Employer paid medical insurance is also a significant extra cost to hiring an employee. Such cost to the employer is also not as visible to the employee as wages and salaries. This probably reduces employment generally.

The get-a-different-job approach may work for the individual, but it’s not a solution. It just kicks the problem to someone else, the person who replaces me at my old job.

And not everyone wants to work for someone else. Most for this country’s employers are small businesses and many are self employed. By choice.

@thumper1:
You are correct in your analysis, there is nothing to stop health insurers from pulling out of the individual market. By doing what you said, requiring them to offer individual plans if they want to offer employer plans, would be an incentive (obviously) not to drop the plans. The other thing they could do (but won’t) is require that health insurers create pools that merge together their corporate plans and the individual plans into one big risk pool. The insurers would fight that tooth and nail, because corporate plans are their bread and butter, and they know that the individual plans likely would end up being less profitable (due to the fact that as has been proven with ACA, that a lot of the people who go for individual plans are sicker than the general population). This would mean less profits, because the likely losses on the individual plans would take out of their profits in the very lucrative corporate market.

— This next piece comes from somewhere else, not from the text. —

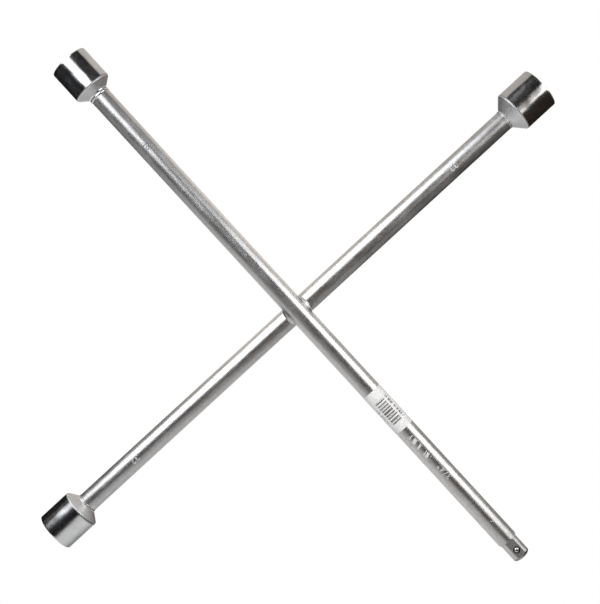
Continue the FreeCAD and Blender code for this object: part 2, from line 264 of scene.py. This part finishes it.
STROKES_ALONG = (0.1745, 0.2055)        # a row of slanted strokes on the front bar, beside the label
STROKES_ROUND = (-0.0052, 0.0010)       # measured round the bar from its crown
STROKE_PITCH = 0.00105                  # along the bar, for one stroke or one gap
STROKE_SLANT = 0.25                     # drift along the bar for each unit round it
STROKE_EDGE = 0.0002                    # width of a stroke's soft ends
SCRATCH_FOOT = 0.2966                   # along the front bar, where the scratch crosses its crown
SCRATCH_ROUND = (-0.0006, 0.0052)       # measured round the bar from its crown
SCRATCH_SLANT = 0.8                     # drift along the bar for each unit round it
SCRATCH_TAPER = 0.0006                  # length of the scratch's faint ends
SCRATCH_EDGE = (0.0005, 0.0002)         # half widths: where it has faded out, and where it is full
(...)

The reality is that any plan that comes out likely will take away any federal regulation of health insurance (which Jeff Sessions among others has claimed was illegal, that insurance regulations were ‘up to the state’, but Scotus ruled a long time that insurance by its very nature was national, not to mention that if they do the cross state plans that is interstate commerce), but my bet would be that any federal plan will be “we will subsidize it through fixed tax subsidies, but after that, you are on your own”

It is certainly going to deter people from going on their own if they can’t get affordable health coverage.

Oh definitely. Repealing ACA will depress entrepreneurship.

"Should healthcare be a right? "

It is already a right, folks. A hospital cannot refuse to treat you, its just that those of us with insurance are the ones paying the hospitals. Under Obama Care, hospitals fared well because they were actually getting paid by new enrollees in the ACA. Under this new plan, less people will be covered, the same people will go to the hospitals, so the hospitals will be left holding the bag once again. That’s why they are against this.

I didn’t read all the pages of this thread, but has anyone definitively established whether pre-existing conditions remain covered if your insurance lapses? I have seen some talk, on Twitter, that if you let your coverage lapse (and are then subject to the 30% increase in premium), that the pre-existing condition protection disappears. And I’ve tried to read the bill, but it’s essentially impossible unless you sit side-by-side with the ACA, as it’s full of things like "delete section 501©, (d), replace with “except in the case of lightning strike.”
So it’s not understandable to a layperson in a lot of places.

Actually everyone ends up paying for those who can’t pay in the form of higher costs, taxes, and other non-transparent ways. Because it is covered differently doesn’t mean the cost disappears–spend sone time in an ER and see the folks camped there waiting endlessly for care. There are folks who come for “tune ups” or because they ran out of medicine or don’t have a regular MD or provider.